Le curieux système de recensement de Neder-Over-Heembeek

L’annexion des communes de Laeken, Haren et Neder-Over-Heembeek à la Ville de Bruxelles en 1921 entraîna la centralisation des services administratifs au cœur de la Capitale et l’uniformisation des méthodes de travail. Les « remises en ordre » qui furent entreprises à cette occasion par Bruxelles dans les différents services des communes annexées mirent ainsi à jour quelques particularités locales en matière d’organisation, ainsi que de curieux épisodes de la vie administrative.

L’exemple le plus marquant est sans doute celui de Neder-Over-Heembeek, où il apparut rapidement que les opérations de recensements avaient été conduites « sans aucune méthode de travail ». Les agents bruxellois envoyés en juin 1921 par le service de l’État civil constatèrent en effet que les registres de population n’y avaient pas été tenus correctement et que ceux-ci ne constituaient donc pas le reflet exact des changements survenus dans la commune (absence d’indications relatives aux lieux et aux dates de résidence des habitants, à l’état civil des ménages et aux cérémonies de mariage ; nombreux décès et naissances non consignés ; manque de renvois internes entre l’index et les registres, rendant impossible la tâche de retrouver une personne ou une adresse ; etc.).

Alors qu’une résolution du Collège échevinal réuni à Bruxelles le 12 août 1921 décida de prendre des mesures disciplinaires à l’encontre de l’ancien secrétaire communal de Neder-Over-Heembeek, le Directeur de la division administrative décida d’effectuer une vérification complète des registres de l’ancienne commune et de compléter ceux-ci au moyen des informations qu’il serait possible de recueillir auprès des habitants.

Entamées dès le 24 août, ces opérations de révision purent être rapidement achevées le 28 octobre de la même année grâce à l’« effort extraordinaire » fourni par l’agent bruxellois chargé de cette mission.

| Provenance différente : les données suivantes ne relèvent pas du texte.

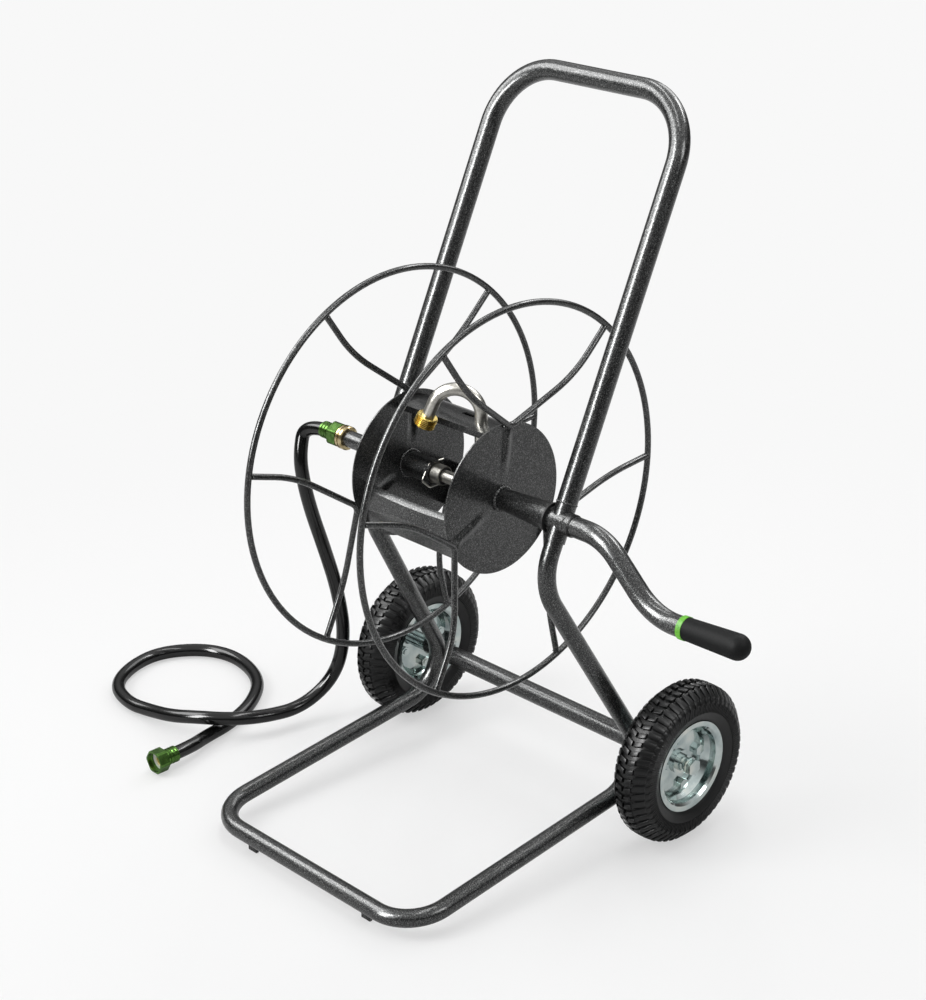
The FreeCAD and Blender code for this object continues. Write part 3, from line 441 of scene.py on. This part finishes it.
# ---- Drum plates -----------------------------------------------------------------------
# Two pressed channels that the hose winds on. Each has a crowned face, a crease where the
# face falls away, and lips turned in along both edges.
PLATE_TURN = math.radians(1)
PLATE_X, PLATE_HALF_LENGTH, HALF_PLATE = -0.028, 0.080, 0.0266
PLATE_OUT = 0.0882  # from the axle to the face
PLATE_SHEET = 0.0014
CREASE_AT_MIDDLE, CREASE_BOW = 0.36, 0.46  # as shares of the half width
CREASE_FROM, CREASE_TO = -0.06, 0.10
CREASE_STEP, FACE_FALL, CROWN = 0.0007, 0.33, 0.0035
LIP_START, LIP_FOLD, LIP_DEPTH = 0.93, 0.96, 0.007
for name, angle, up in (("front", APEXES[1] + PLATE_TURN, -1),
                        ("rear", APEXES[2] + PLATE_TURN, 1)):
    bm = bmesh.new()
    bmesh.ops.create_grid(bm, x_segments=48, y_segments=56, size=1)
    for vert in bm.verts:
        along, across = vert.co.x, vert.co.y * up
        past = across - (CREASE_AT_MIDDLE - CREASE_BOW * along * along)
        out = (PLATE_OUT - FACE_FALL * max(0.0, past) * HALF_PLATE
               - CREASE_STEP * smooth_step(CREASE_FROM, CREASE_TO, past)
               - LIP_DEPTH * smooth_step(LIP_START, 1.0, abs(across))
               - CROWN * (0.5 + 0.5 * across) * (0.5 + 0.5 * across))
        aside = HALF_PLATE * min(abs(across), LIP_FOLD) * (1 if across > 0 else -1) * up
        vert.co = on_reel(PLATE_X + PLATE_HALF_LENGTH * along, angle, out, aside)
    bmesh.ops.recalc_face_normals(bm, faces=bm.faces)
    bmesh.ops.solidify(bm, geom=bm.faces[:], thickness=PLATE_SHEET)
    finish_piece(bm, "pressed_drum_plate_" + name, "reel", hammertone,
                 ["drum_plate_" + name])


# ---- Wheels ----------------------------------------------------------------------------
# Small pneumatic tyres on two-piece zinc-plated rims. The tyre is black rubber with
# staggered blocks on the tread, notched shoulder lugs and a ribbed upper sidewall.

# The rubber comes from the mould with a slight shine, so each block has its own glint.
BLOOM = 11.111  # millimetres across a patch of bloom on the rubber
tyre_rubber, place = new_material("moulded_tyre_rubber")
bloom = add_node(tyre_rubber, "ShaderNodeTexNoise",
                 {"Vector": place, "Scale": 1000 / BLOOM, "Detail": 5})
tone = add_node(tyre_rubber, "ShaderNodeValToRGB", {"Fac": bloom.outputs["Fac"]},
                stops=[(0.3, "#040505"), (0.75, "#0b0c0d")])
pores = add_node(tyre_rubber, "ShaderNodeBump",
                 {"Height": bloom.outputs["Fac"], "Strength": 0.12, "Distance": 0.001})
surface = add_node(tyre_rubber, "ShaderNodeBsdfPrincipled",
                   {"Base Color": tone.outputs["Color"], "Normal": pores.outputs[0],
                    "Roughness": 0.36, "Specular IOR Level": 0.42})
add_node(tyre_rubber, "ShaderNodeOutputMaterial", {"Surface": surface.outputs[0]})

# Bright zinc plate, passivated to a faint blue, with hazy patches that blur what it mirrors.
PASSIVATION = 26.316  # millimetres across a hazy patch
zinc, place = new_material("bright_zinc_plate")
patches = add_node(zinc, "ShaderNodeTexNoise",
                   {"Vector": place, "Scale": 1000 / PASSIVATION, "Detail": 4})
tone = add_node(zinc, "ShaderNodeValToRGB", {"Fac": patches.outputs["Fac"]},
                stops=[(0.3, "#a3b1b1"), (0.55, "#ccd6d4"), (0.75, "#e4e6de")])
haze = add_node(zinc, "ShaderNodeMapRange",
                {"Value": patches.outputs["Fac"], "From Min": 0.3, "From Max": 0.75,
                 "To Min": 0.07, "To Max": 0.17})
surface = add_node(zinc, "ShaderNodeBsdfPrincipled",
                   {"Base Color": tone.outputs["Color"], "Roughness": haze.outputs[0],
                    "Metallic": 1.0})
add_node(zinc, "ShaderNodeOutputMaterial", {"Surface": surface.outputs[0]})

WHEEL_HALF, WHEEL_BACK = 0.235, 0.132
WHEEL_X = {"left": MIDDLE - WHEEL_HALF, "right": MIDDLE + WHEEL_HALF}
WHEEL_Y = AXLE_Y + WHEEL_BACK
WHEEL_Z = 0.1047
LUGS, RIBS_TO_A_LUG = 54, 3
# Half sections of the tyre: radius and distance from its middle, in millimetres.
HALF_CASING = [(50.5, 10), (51.5, 18), (54, 20.2), (59.6, 20.7), (61.5, 22.4), (66, 24.6),
               (71, 26.4), (72.5, 27.1), (78, 27.6), (84, 27.2), (89, 25.0), (93, 21.4),
               (97, 16.2), (99.6, 12), (100.6, 6), (100.8, 3)]
HALF_LINING = [(98, 4), (97, 11), (93, 16.4), (87, 21), (80, 22.6), (73, 22), (66, 19),
               (57, 12.5)]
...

Celui-ci entreprit en effet de multiples démarches auprès de la population, sillonnant de long en large les routes de la division afin de rencontrer les habitants qui se trouvaient aux champs ou au travail à l’extérieur. Ses recherches lui permirent de constater que beaucoup de personnes n’avaient jamais été recensées, alors que certains bulletins, dressés sans le consentement des citoyens concernés, portaient de fausses signatures. Au terme de 64 jours d’un travail intense (auquel l’agent consacra ses dimanches), ce furent ainsi 1132 bulletins de ménages qui purent être établis, 417 nouveaux bulletins soumis, 704 anciens bulletins rectifiés et 18 bulletins annulés.

En mars 1922, un courrier du Directeur du service de l’État civil signalait par ailleurs la disparition des plaques de rues situées sur le territoire de l’ancienne commune de Neder-Over-Heembeek, ainsi que la quasi inexistence de numéros sur les façades de maisons. Selon les informations recueillies par le Chef de service de la 9e Division, ces plaques indicatives auraient été enlevées avant l’annexion et remises à un entrepreneur-peintre en vue d’être restaurées, mais ce travail ne fut jamais exécuté.

Peut-être les nombreux changements de noms de rues prévus pour décembre 1922 rendaient-ils ce travail de restauration inutile ? Toujours est-il que le Directeur du service de l’État civil, soucieux de mettre fin à « des erreurs continuelles » – que le désordre régnant dans les registres de population n’aidait certainement pas à atténuer – ordonna à l’Ingénieur en chef des Travaux publics de faire repeindre les plaques de rues et de remettre celles-ci aux endroits appropriés, tout en apposant des numéros de maisons sur les façades qui en étaient dépourvues.